— GOAL OF THE EXERCISE —
What is to be transcribed is the run of lines opening with the one that has "for node, shapes" and closing with the one that has "bpy.context.scene.collection.objects.link(rigid_bodies[body])", and only that run, exactly.

• • • •

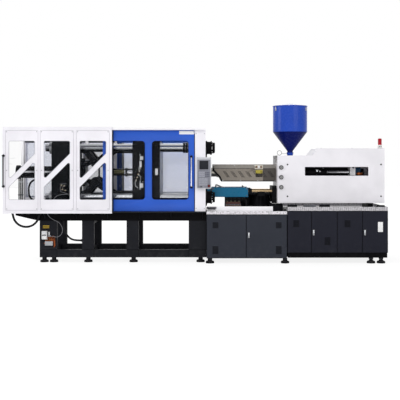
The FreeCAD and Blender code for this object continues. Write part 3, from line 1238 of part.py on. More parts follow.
def lubricator():
    """Grease unit with its divider block, and the glands of the cords and hose near it."""
    face = -BED_HALF
    x = (BED_X[0] + 59.0, BED_X[0] + 159.0)
    tank = block(x, (face - 100.0, face), (474.0, 636.0))
    cap = rod_z(26.0, (636.0, 654.0), (x[0] + x[1]) / 2, face - 50.0)
    socket = rod_x(CABLE_DIAMETER * 0.85, (x[1], CABLE_ROUTE[-1][0]), CABLE_PLANE, CABLE_ROUTE[-1][1])
    divider = block((x[0] + 51.0, x[0] + 211.0), (face - 34.0, face), (340.0, 425.0))
    outlets = [rod_z(9.0, (425.0, 452.0), x[0] + 71.0 + 40.0 * step, face - 17.0) for step in range(4)]
    ends = [under_shelf(gland(CONDUIT_ROUTE[0], CONDUIT_ROUTE[1], CORD_PLANE, CONDUIT_DIAMETER, 60.0)),
            under_shelf(gland(CONDUIT_ROUTE[-1], CONDUIT_ROUTE[-2], CORD_PLANE, CONDUIT_DIAMETER, 60.0)),
            under_shelf(gland(CABLE_ROUTE[0], CABLE_ROUTE[1], CABLE_PLANE, CABLE_DIAMETER, 40.0)),
            rod_z(BAY_HOSE_DIAMETER * 0.7, (BAY_ROUTE[0][1], BEAM_BOTTOM), BAY_ROUTE[0][0], BAY_PLANE),
            rod_x(BAY_HOSE_DIAMETER * 0.7, (BAY_ROUTE[-1][0], pillar_spans()[1][0]), BAY_PLANE,
                  BAY_ROUTE[-1][1])]
    return [joined([tank, cap, socket]), joined([divider] + outlets)] + ends


# ---------------------------------------------------------------- write every node
def main():
    nodes = {
        "bed_frame": bed_frame(),
        "top_beams": top_beams(),
        "levelling_feet": levelling_feet(),
        "fixed_platen": fixed_platen(),
        "tie_bars": tie_bars(),
        "tie_bar_nuts": tie_bar_nuts(),
        "guard_rails": guard_rails(),
        "column_covers": column_covers(),
        "rear_guard": rear_guard(),
        "control_box": control_box(),
        "stop_button": stop_button(),
        "tail_platen": tail_platen(),
        "clamp_cylinder": clamp_cylinder(),
        "crosshead": crosshead(),
        "moving_platen": moving_platen(),
        "ejector_unit": ejector_unit(),
        "ejector_plate": ejector_plate(),
        "toggle_guard": toggle_guard(),
        "front_door": front_door(),
        "front_door_panes": front_door_panes(),
        "rear_door": rear_door(),
        "drive_cabinet": drive_cabinet(),
        "power_cabinet": power_cabinet(),
        "drip_trays": drip_trays(),
        "pump_set": pump_set(),
        "electric_panel": electric_panel(),
        "carriage_rods": carriage_rods(),
        "valve_block": valve_block(),
        "seat_cylinders": seat_cylinders(),
        "carriage_base": carriage_base(),
        "barrel": barrel(),
        "barrel_cover": barrel_cover(),
        "injection_housing": injection_housing(),
        "hopper": hopper(),
        "hopper_lid": hopper_lid(),
        "feed_gate": feed_gate(),
        "warning_lamp": warning_lamp(),
        "injection_cylinders": injection_cylinders(),
        "drive_beam": drive_beam(),
        "screw": screw(),
        "lubricator": lubricator(),
        "conduit_hose": cord_tube("conduit", CONDUIT_ROUTE, CORD_PLANE, CONDUIT_DIAMETER),
        "lubricator_cable": cord_tube("cable", CABLE_ROUTE, CABLE_PLANE, CABLE_DIAMETER),
        "bay_hose": cord_tube("bay hose", BAY_ROUTE, BAY_PLANE, BAY_HOSE_DIAMETER),
        "clamp_hose": cord_tube("clamp hose", CLAMP_HOSE_ROUTE, CLAMP_HOSE_PLANE, CLAMP_HOSE_DIAMETER),
    }
    nodes.update(cabinet_doors())
    nodes.update(latches())
    for name, make in (("rear_link", rear_link), ("front_link", front_link), ("cross_link", cross_link)):
        upper = make()
        nodes[name + "_upper"] = upper
        nodes[name + "_lower"] = lower(upper)
    for node, shapes in nodes.items():
        save(node, shapes)


os.makedirs("parts", exist_ok=True)
main()
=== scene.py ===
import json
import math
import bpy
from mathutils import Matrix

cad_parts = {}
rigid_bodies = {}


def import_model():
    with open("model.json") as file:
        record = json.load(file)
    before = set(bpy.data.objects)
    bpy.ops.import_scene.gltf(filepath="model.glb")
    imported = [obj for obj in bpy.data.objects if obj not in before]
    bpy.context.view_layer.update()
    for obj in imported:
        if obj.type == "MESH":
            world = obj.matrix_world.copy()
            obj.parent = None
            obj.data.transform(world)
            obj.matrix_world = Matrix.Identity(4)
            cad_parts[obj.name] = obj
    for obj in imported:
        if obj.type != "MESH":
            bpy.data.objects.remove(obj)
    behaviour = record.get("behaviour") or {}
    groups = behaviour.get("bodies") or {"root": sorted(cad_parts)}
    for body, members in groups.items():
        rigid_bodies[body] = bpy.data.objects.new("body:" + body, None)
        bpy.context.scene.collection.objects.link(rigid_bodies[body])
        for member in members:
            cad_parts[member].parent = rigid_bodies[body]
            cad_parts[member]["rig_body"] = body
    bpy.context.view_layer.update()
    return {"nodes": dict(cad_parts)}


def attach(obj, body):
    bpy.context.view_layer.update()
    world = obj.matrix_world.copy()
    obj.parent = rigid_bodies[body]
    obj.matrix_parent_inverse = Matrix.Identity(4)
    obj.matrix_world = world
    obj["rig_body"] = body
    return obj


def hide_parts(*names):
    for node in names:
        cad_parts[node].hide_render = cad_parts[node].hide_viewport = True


bl_info = {
    "name": "Injection moulding machine",
    "version": (1, 0, 0),
    "blender": (4, 5, 0),
    "location": "View3D > Sidebar > Moulding machine",
    "description": "Finishes and small pieces for a double-toggle injection moulding machine",
    "category": "Object",
}

from functools import cache

import bmesh
import bpy
from bpy.props import FloatProperty, FloatVectorProperty, PointerProperty
from mathutils import Matrix, Vector

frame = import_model()
NODES = frame["nodes"]
FINISH = {}


# Ways that heads and turned pieces face, and the two long sides of the machine.
FRONT, REAR, UP, LEFT, RIGHT = (0, -1, 0), (0, 1, 0), (0, 0, 1), (-1, 0, 0), (1, 0, 0)
SIDES = (("front", -1), ("rear", 1))

# Places that several pieces share, in metres.
AXIS = 1.815
TIE_OFFSET = 0.505
TOGGLE_OFFSET = 0.480
SEAT_AXIS = (0.280, 1.427)
FRONT_PLANE = -0.900
DOOR_PLANE = -0.795
CABINET_PLANE = -0.860
HOUSING_PLANE = -0.560
PLATEN_FACE = -0.640
WINDOW_Z = (1.278, 2.450)
GUARD_WINDOWS = [(-3.728, 0.516), (-3.028, 0.518), (-2.312, 0.524)]
DOOR_WINDOWS = [(-1.739, 0.717), (-0.873, 0.729)]
GUARD_BAR_X, DOOR_BAR_X = -3.836, -0.085
GUARD_POSTS, DOOR_POSTS = (1.544, 2.155), (1.525, 2.136)
BEAM_TOP = 1.0375
HOPPER_X = 1.978
LAMP_PLACE = (3.805, -0.300)
SILL_TOP = 0.253
BED_PILLARS = [(-3.159, -2.808), (-2.302, -2.059), (-1.400, -1.157), (-0.140, 0.211)]
FEET = ([(x, 0.600, 0.098) for x in (-3.072, -2.877, -2.1805, -1.2604, 0.101)]
        + [(x, 0.800, 0.098) for x in (0.290, 1.798)] + [(x, 0.800, 0.112) for x in (3.525, 3.726)])


# ------------------------------------------------------------------ colours and sizes
def hue(code):
    """A web colour as linear red, green and blue."""
    channels = [int(code[i:i + 2], 16) / 255 for i in (0, 2, 4)]
    return tuple(c / 12.92 if c <= 0.04045 else ((c + 0.055) / 1.055) ** 2.4 for c in channels)


def tint(code, name, description):
    """Colour property with a web colour as its default."""
    return FloatVectorProperty(name=name, description=description, subtype="COLOR", size=3,
                               min=0.0, max=1.0, default=hue(code))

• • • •

— ANSWER TO THE EXERCISE —
    for node, shapes in nodes.items():
        save(node, shapes)


os.makedirs("parts", exist_ok=True)
main()
=== scene.py ===
import json
import math
import bpy
from mathutils import Matrix

cad_parts = {}
rigid_bodies = {}


def import_model():
    with open("model.json") as file:
        record = json.load(file)
    before = set(bpy.data.objects)
    bpy.ops.import_scene.gltf(filepath="model.glb")
    imported = [obj for obj in bpy.data.objects if obj not in before]
    bpy.context.view_layer.update()
    for obj in imported:
        if obj.type == "MESH":
            world = obj.matrix_world.copy()
            obj.parent = None
            obj.data.transform(world)
            obj.matrix_world = Matrix.Identity(4)
            cad_parts[obj.name] = obj
    for obj in imported:
        if obj.type != "MESH":
            bpy.data.objects.remove(obj)
    behaviour = record.get("behaviour") or {}
    groups = behaviour.get("bodies") or {"root": sorted(cad_parts)}
    for body, members in groups.items():
        rigid_bodies[body] = bpy.data.objects.new("body:" + body, None)
        bpy.context.scene.collection.objects.link(rigid_bodies[body])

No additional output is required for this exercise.